Der Comedian, als Vergewaltiger und Mörder, ist dabei nur der offensichtlich grausamste „Held“. Denn auch die anderen zeichnen sich durch eine große Brutalität und Gnadenlosigkeit aus oder sehen tatenlos zu, wie der Comedian seine Verbrechen begeht. Und dennoch wachsen einem Charaktere wie Night Owl und Rohrschach mit ihrem Wunsch Gutes zu tun ans Herz, verpackt in einen mal herben, mal schamhaften Humor.
Und so stellt sich mir als Zuschauer von Beginn an die Frage, ob Superhelden denn nun eigentlich cool sind oder eher gefährlich. Eine Frage deren Antwort der Film mal in die eine, dann wieder in die andere Richtung lenkt, indem er zeigt, wie die Personen zu dem geworden sind, was sie sind und dabei vor allem auch ihre Verletzlichkeit nicht auslässt. Auf eine endgültige Antwort wartet man allerdings vergeblich.
Zurückgelassen wird man von dem Film jedoch mit einer anderen Antwort. Denn bei all dem Wirrwarr, das die Handlung durchlebt, kristallisiert sich am Ende die Frage: was braucht die Menschheit für den Frieden? Dafür gibt der Film einem eine Antwortmöglichkeit, nämlich dass wir bereit sind für den Frieden untereinander, wenn wir einen gemeinsamen Feind haben, welchen wir nötigenfalls auch selbst erschaffen müssen. Auch wenn es uns einen Teil unserer Menschlichkeit kostet.

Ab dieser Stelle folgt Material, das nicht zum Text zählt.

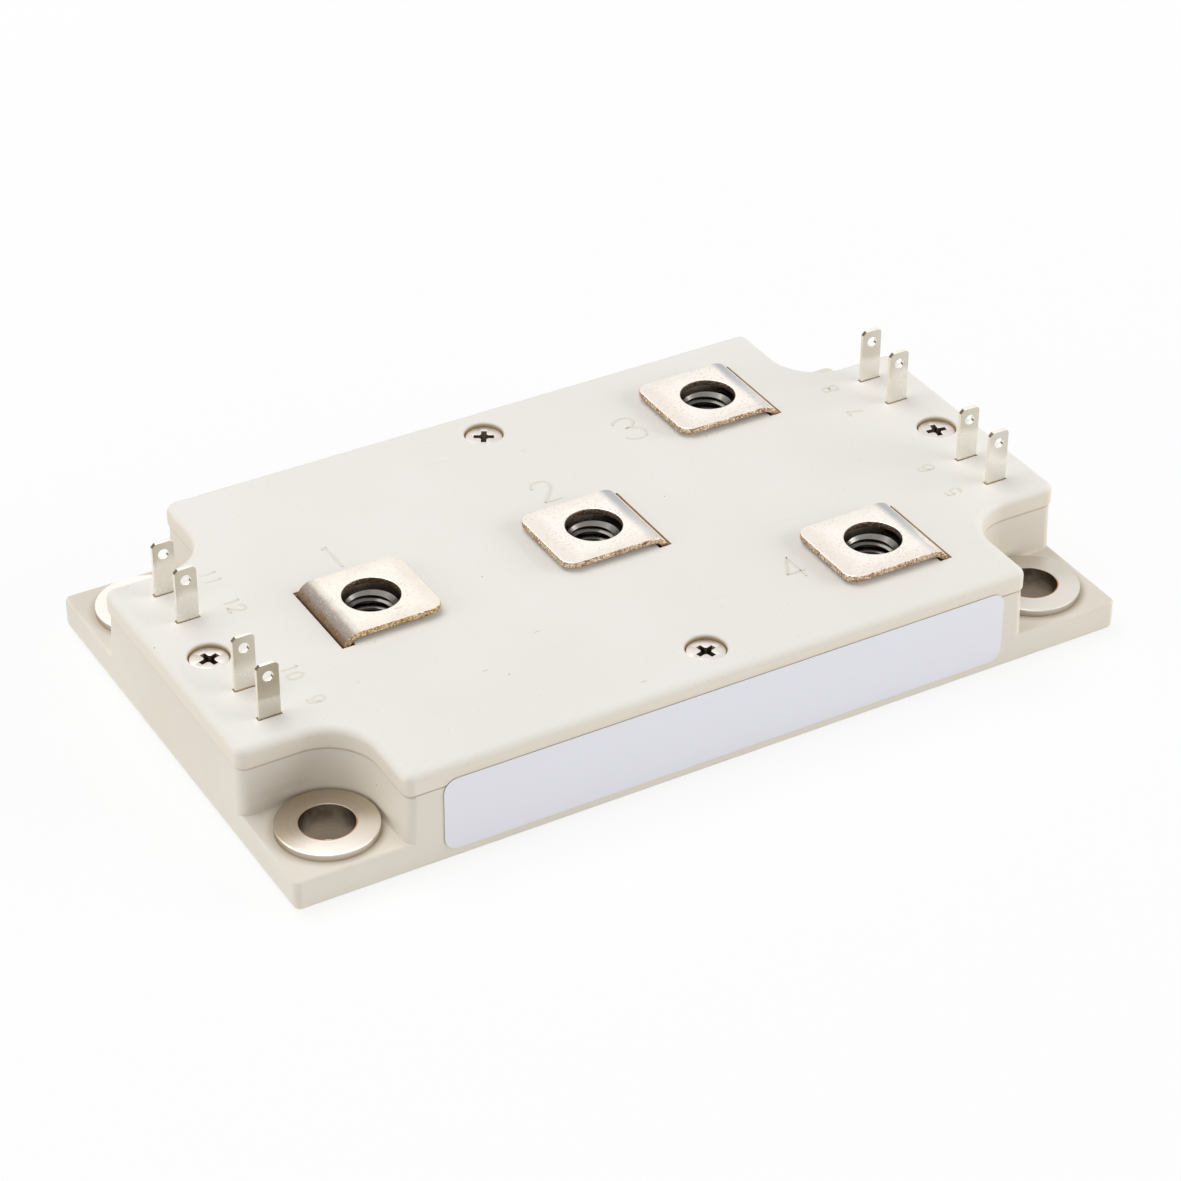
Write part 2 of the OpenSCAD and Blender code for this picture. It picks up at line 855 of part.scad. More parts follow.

Ein letzter Punkt, auf den ich nun noch eingehen möchte, ist die Musik. Denn erst diese gibt dem Film den letzten Schliff zum Skurrilen. Mal irgendwie passend wie „Sound of Silence“ zu einer Beerdigung, dann wieder völlig drüber wie eine Sexszene zu „Halleluja“. Und natürlich sei an dieser Stelle für die Freunde der deutschen Popmusik Nenas „99 Luftballons“ nicht vergessen.
Was also ist nun Watchmen? Vielleicht ist er nicht der beste Film für einen locker-lustigen Abend, aber das will er auch gar nicht sein. Denn Watchmen präsentiert sich als brutal, als provokativ und er lässt dich an vielen Stellen allein, doch all das braucht der Film, um das zu werden was er ist: eine starke Dystopie, die nie starr eine Richtung einschlägt und sich auch einmal mit der Kehrseite von Macht beschäftigt.